Snow gathers on a blue jay’s face during a snowstorm, January 25, 2026, New England. Blue jays, like all corvids, are highly intelligent.
We’ve all heard the expression “birdbrain” to describe someone lacking intelligence or prone to doing dumb things. The definition that pops up when doing an internet search is “a silly or stupid person.”
Birdbrain, of course, is a misnomer because birds are actually very smart.
While everyone has heard of birdbrain, how about birderbrain? I’d be willing to bet not many people have heard that one before. That would be understandable because I just made up the expression for this column.

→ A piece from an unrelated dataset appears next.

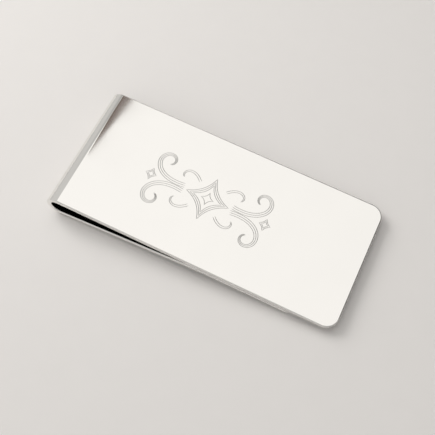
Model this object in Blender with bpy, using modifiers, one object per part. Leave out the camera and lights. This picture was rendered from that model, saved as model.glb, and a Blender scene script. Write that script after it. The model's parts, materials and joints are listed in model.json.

The inspiration for the new term comes from an article I read recently. The link to the article came from a sponsored post that popped up on one of my social media accounts. I guess it shouldn’t be surprising that bird and nature content floods my social media feeds.
Anyway, the article is from Science Focus, a publication of the BBC. The article, “Birdwatching could help slow ageing, breakthrough study finds,” summarizes a study published in Journal of Neuroscience by scientists from Baycrest Hospital in Toronto.
The article includes a link to the study itself, but I quickly returned to the summarized BBC version, as the study was a bit over my head. And by a bit, I mean a lot. The title of the study is “The tuned cortex: Convergent expertise-related structural and functional remodeling across the adult lifespan,” if that gives you an idea.
So it was back to the article. Thank goodness for journalists for making studies like this comprehensible.
The study, which compared the brain structures of 29 expert birdwatchers and 29 beginners, found that birders were more perceptive, had a greater memory and could pay attention for longer periods of time.
“And, crucially, honing these skills could literally reorganise the structure of your brain and improve cognition,” the Science Focus article states. “Learning of any kind (such as a new instrument or language) is great for your brain, but the research argues that birding skills are particularly good because of their complexity.”
Remember, it’s a BBC publication, so it spells reorganize and aging (among other things) a little differently.
The study itself found that “Compared to novices, experts showed lower mean diffusivity in frontoparietal (SFG, IPS) and posterior cortical (AG, precuneus, LOC, fusiform) areas, along with a trend for more gradual increases in age-related MD.”
Sorry, let’s let the BBC journalist explain: “Scans revealed that the parts of the brain associated with attention and perception were more compact in the expert birders, and these structural changes made them better at identifying birds. Specifically, the water molecules in these brain regions were able to move more freely, seeming to boost their identification abilities, making them better at detecting less familiar or less local birds.”
I still can’t claim to fully understand the study, scientifically, but it certainly seems like a good thing for your brain to go birdwatching and become good at it through practice and perseverance.
One source in the article who was not associated with the study itself noted that perhaps it wasn’t the birdwatching that strengthened perception, attention and memory, but rather people with “stronger cognitive abilities” are more likely to take up birding and become good at it.
No one has ever accused me of being the smartest person in the room, but heck, I’ll take that explanation as a possibility.